Unfortunately, I then started thinking how cool it would be to find out later that after I, Superhero Prayer Warrior, had prayed that he was instantly better. Instantly I was overcome with self-loathing; how could God ever use any self-righteous, pious, puffed-up moron like me! But praise the Lord, just that morning I had read a few chapters in II Corinthians for my quiet time. The Holy Spirit mercifully reminded me of this passage:

"For though we live in the world, we do not wage war as the world does. The weapons we fight with are not the weapons of the world. On the contrary, they have divine power to demolish strongholds. Casting down imaginations, we demolish arguments and every pretension that sets itself up against the knowledge of God, and we take captive every thought to make it obedient to Christ." II Corinthians 10:3-5 (NIV with a little KJV thrown in).

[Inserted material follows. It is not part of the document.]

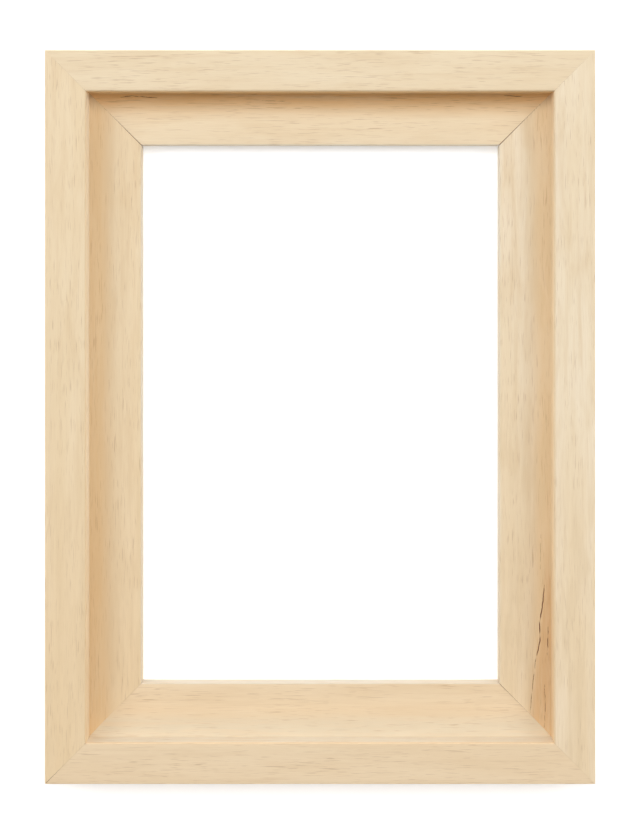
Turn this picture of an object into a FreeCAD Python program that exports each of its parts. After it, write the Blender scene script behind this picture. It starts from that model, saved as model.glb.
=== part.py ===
import FreeCAD, Part
import math
import os

# Bare wooden printing frame lying on its back: four rails of one moulding, mitred at the corners.
# Millimetres. +Z is up, from the flat back to the raised rim. The long side runs along Y.
# The origin is on the bench, under the middle of the window.

# Driving dimensions of the frame and its moulding
OUTER_WIDTH = 300.0
OUTER_LENGTH = 400.0
RIM_HEIGHT = 25.0
RIM_WIDTH = 22.5
COVE_RUN = 13.5
COVE_DROP = 3.5
LEDGE_FLAT = 15.0
LEDGE_THICKNESS = 9.0

# Eased edges of the moulding
OUTER_ARRIS = 0.6
WALL_ARRIS = 0.8
SIGHT_ARRIS = 0.5
BACK_ARRIS = 0.3

# Glue left in each mitre
GLUE_FILM = 0.1

# V-nails: folded steel strips pressed into the back of each corner, across the mitre
NAIL_STRIP = 0.5
NAIL_LEG = 5.0
NAIL_LIP = 1.4
NAIL_SET_DEPTH = 0.3
RIM_NAIL_HEIGHT = 15.0
LEDGE_NAIL_HEIGHT = 7.0

# Worked out from the driving dimensions
BAR_WIDTH = RIM_WIDTH + COVE_RUN + LEDGE_FLAT
COVE_RADIUS = (COVE_RUN ** 2 + COVE_DROP ** 2) / (2 * COVE_DROP)
# Distance from the outer faces to the point of each V
RIM_NAIL_PLACE = 0.65 * RIM_WIDTH
LEDGE_NAIL_PLACE = RIM_WIDTH + COVE_RUN
# How far a cutting block runs past the wood
CLEAR = 5.0

# Each side: its rail, the corner where that rail starts, its turn about Z, that corner's x and y, its length
SIDES = [
    ("left_rail", "front_left", 0, -OUTER_WIDTH / 2, -OUTER_LENGTH / 2, OUTER_LENGTH),
    ("front_rail", "front_right", 90, OUTER_WIDTH / 2, -OUTER_LENGTH / 2, OUTER_WIDTH),
    ("right_rail", "back_right", 180, OUTER_WIDTH / 2, OUTER_LENGTH / 2, OUTER_LENGTH),
    ("back_rail", "back_left", 270, -OUTER_WIDTH / 2, OUTER_LENGTH / 2, OUTER_WIDTH),
]


def vec(x, y, z=0.0):
    return FreeCAD.Vector(x, y, z)


def profile_arc(centre_x, centre_z, radius, start_deg, end_deg):
    """Arc in the profile plane, where x runs inward from the outer face and z runs up."""
    points = []
    for angle in (start_deg, 0.5 * (start_deg + end_deg), end_deg):
        turn = math.radians(angle)
        points.append(vec(centre_x + radius * math.cos(turn), 0, centre_z + radius * math.sin(turn)))
    return Part.Arc(*points)


def moulding_profile():
    """Cross-section of a rail: raised rim, upright wall, shallow cove and thin ledge."""
    cove_top_deg = 270 - math.degrees(math.asin(COVE_RUN / COVE_RADIUS))
    arcs = [
        profile_arc(BAR_WIDTH - BACK_ARRIS, BACK_ARRIS, BACK_ARRIS, 270, 360),
        profile_arc(BAR_WIDTH - SIGHT_ARRIS, LEDGE_THICKNESS - SIGHT_ARRIS, SIGHT_ARRIS, 0, 90),
        profile_arc(RIM_WIDTH + COVE_RUN, LEDGE_THICKNESS + COVE_RADIUS, COVE_RADIUS, 270, cove_top_deg),
        profile_arc(RIM_WIDTH - WALL_ARRIS, RIM_HEIGHT - WALL_ARRIS, WALL_ARRIS, 0, 90),
        profile_arc(OUTER_ARRIS, RIM_HEIGHT - OUTER_ARRIS, OUTER_ARRIS, 90, 180),
        profile_arc(BACK_ARRIS, BACK_ARRIS, BACK_ARRIS, 180, 270),
    ]
    edges = []
    for arc, follows in zip(arcs, arcs[1:] + arcs[:1]):
        edges.append(arc.toShape())
        edges.append(Part.LineSegment(arc.EndPoint, follows.StartPoint).toShape())
    return Part.Face(Part.Wire(edges))


def moulding_bar(length):
    """Uncut moulding along +Y, with its outer face on x = 0 and its back on z = 0."""
    return moulding_profile().extrude(vec(0, length, 0))


def plan_prism(outline, bottom, top):
    """Straight-sided block that stands on a flat outline of (x, y) points."""
    loop = [vec(x, y, bottom) for x, y in outline]
    return Part.Face(Part.makePolygon(loop + loop[:1])).extrude(vec(0, 0, top - bottom))


def turned(shape, degrees, x, y):
    """A copy turned about Z and then moved to x, y."""
    placed = shape.copy()
    placed.rotate(vec(0, 0), vec(0, 0, 1), degrees)
    placed.translate(vec(x, y))
    return placed


def nail(point, height, foot):
    """V-nail across the mitre of a corner whose outer point is 0, 0 and whose frame lies in +x, +y.

    The V points at the window, and a short lip turns outward at the end of each leg."""
    half = NAIL_STRIP / 2
    end = point - NAIL_LEG
    lip = NAIL_LIP / math.sqrt(2)
    skew = NAIL_STRIP / math.sqrt(2)
    one_leg = [
        (point + half, point + half),
        (end, point + half),
        (end - lip, point + half + lip),
        (end - lip - skew, point + half + lip - skew),
        (end + NAIL_STRIP - 2 * skew, point - half),
        (point - half, point - half),
    ]
    other_leg = [(y, x) for x, y in reversed(one_leg[1:-1])]
    return plan_prism(one_leg + other_leg, foot, foot + height)


def corner_nails(foot):
    """The nail under the rim and the nail under the ledge, standing at the given height."""
    sunk = NAIL_SET_DEPTH - foot
    return {
        "rim_v_nail": nail(RIM_NAIL_PLACE, RIM_NAIL_HEIGHT + sunk, foot),
        "ledge_v_nail": nail(LEDGE_NAIL_PLACE, LEDGE_NAIL_HEIGHT + sunk, foot),
    }


def nail_slots():
    """What the nails of one corner displace, open to the back face."""
    return list(corner_nails(0.0).values())


def rail(length):
    """One rail with a mitred end at each corner and a slot for its half of each nail."""
    film = GLUE_FILM / math.sqrt(2)
    reach = BAR_WIDTH + CLEAR
    outline = [
        (-CLEAR, film - CLEAR),
        (reach, film + reach),
        (reach, length - film - reach),
        (-CLEAR, length - film + CLEAR),
    ]
    solid = moulding_bar(length).common(plan_prism(outline, -CLEAR, RIM_HEIGHT + CLEAR))
    for slot in nail_slots():
        solid = solid.cut(slot)
        solid = solid.cut(turned(slot, 270, 0, length))
    return solid


def glue_line():
    """Film that fills the mitre of a corner, with its outer point at 0, 0 and the frame in +x, +y."""
    film = GLUE_FILM / math.sqrt(2)
    reach = BAR_WIDTH + CLEAR
    outline = [(0, 0), (reach, reach), (reach, reach + film), (0, film)]
    half = moulding_bar(2 * BAR_WIDTH).common(plan_prism(outline, -CLEAR, RIM_HEIGHT + CLEAR))
    film_solid = half.fuse(half.mirror(vec(0, 0), vec(1, -1)))
    for slot in nail_slots():
        film_solid = film_solid.cut(slot)
    return film_solid.removeSplitter()


def single_solid(shape):
    """The one solid that the shape holds."""
    assert len(shape.Solids) == 1 and shape.isValid(), "a piece has to be one valid solid"
    return shape.Solids[0]


def build():
    """Every piece of the frame by name, in its place."""
    pieces = {}
    for rail_name, corner, degrees, x, y, length in SIDES:
        pieces[rail_name] = turned(rail(length), degrees, x, y)
        pieces["glue_line_" + corner] = turned(glue_line(), degrees, x, y)
        for kind, shape in corner_nails(NAIL_SET_DEPTH).items():
            pieces[kind + "_" + corner] = turned(shape, degrees, x, y)
    return pieces


os.makedirs("parts", exist_ok=True)
for name, shape in build().items():
    solid = single_solid(shape)
    solid.exportStep("parts/" + name + ".step")
    print(name, "volume %.1f mm3" % solid.Volume)
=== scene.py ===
import math

import bmesh
import bpy
from mathutils import Matrix, Vector, noise


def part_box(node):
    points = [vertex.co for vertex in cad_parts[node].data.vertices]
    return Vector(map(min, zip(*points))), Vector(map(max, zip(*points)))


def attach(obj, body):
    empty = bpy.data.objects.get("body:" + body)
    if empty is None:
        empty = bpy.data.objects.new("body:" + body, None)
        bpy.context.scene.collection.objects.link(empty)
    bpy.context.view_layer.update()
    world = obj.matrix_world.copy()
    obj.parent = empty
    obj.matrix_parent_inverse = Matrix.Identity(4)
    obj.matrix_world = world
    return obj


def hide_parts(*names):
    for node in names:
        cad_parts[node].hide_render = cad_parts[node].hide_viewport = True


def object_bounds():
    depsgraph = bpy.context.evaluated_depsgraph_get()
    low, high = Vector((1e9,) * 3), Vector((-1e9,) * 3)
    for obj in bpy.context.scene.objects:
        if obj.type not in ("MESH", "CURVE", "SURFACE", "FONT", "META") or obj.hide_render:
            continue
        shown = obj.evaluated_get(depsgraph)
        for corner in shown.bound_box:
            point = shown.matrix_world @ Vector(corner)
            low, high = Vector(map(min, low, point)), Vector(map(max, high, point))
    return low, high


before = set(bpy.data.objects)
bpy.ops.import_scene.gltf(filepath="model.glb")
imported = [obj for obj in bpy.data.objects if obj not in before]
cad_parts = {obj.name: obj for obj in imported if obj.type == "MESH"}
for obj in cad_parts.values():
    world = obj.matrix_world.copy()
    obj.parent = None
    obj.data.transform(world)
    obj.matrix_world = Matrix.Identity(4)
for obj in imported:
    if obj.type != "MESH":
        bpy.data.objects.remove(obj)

LOADED_LOW, LOADED_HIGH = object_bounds()
MM = 0.001

# The frame's own sizes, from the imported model
HALF_WIDTH = LOADED_HIGH.x
HALF_LENGTH = LOADED_HIGH.y
RIM_TOP = LOADED_HIGH.z
BAR_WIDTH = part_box("left_rail")[1].x + HALF_WIDTH

# The moulding's section: u runs inward from the outer face, z up from the back
LEDGE_FLAT = 15.0 * MM
COVE_RUN = 13.5 * MM
COVE_DROP = 3.5 * MM
RIM_WIDTH = BAR_WIDTH - LEDGE_FLAT - COVE_RUN
LEDGE_TOP = 9.0 * MM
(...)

Well, I certainly had imaginations that needed casting down! I decided to use the gift of my imagination for a good cause, and pictured a POW camp in a certain spot of my brain. With vivid detail, I visualized rounding up every self-centered thought, binding them with the cords of this scripture, and throwing them behind the barbed wire as starving prisoners of this spiritual war. Yes, I might have thoughts come that are not Christ-like, but I certainly don't have to beat myself up over them or let them occupy my mind. By taking those thoughts as captives, I submit to the will of Jesus.

Unfortunately, the security is not very good at my POW camp and those thoughts sometime escape. When I find they are pillaging and ransacking my brain again, they are instantly recaptured and confined once more.

Dear Jesus, please help all of us determine to keep our thoughts and actions centered in Your will. Give us the discernment to recognize a problem thought and capture it before it has a chance to become a stronghold in our minds and certainly before it translates into an action of which You would disapprove. You are our strength! Remind us to lean on You!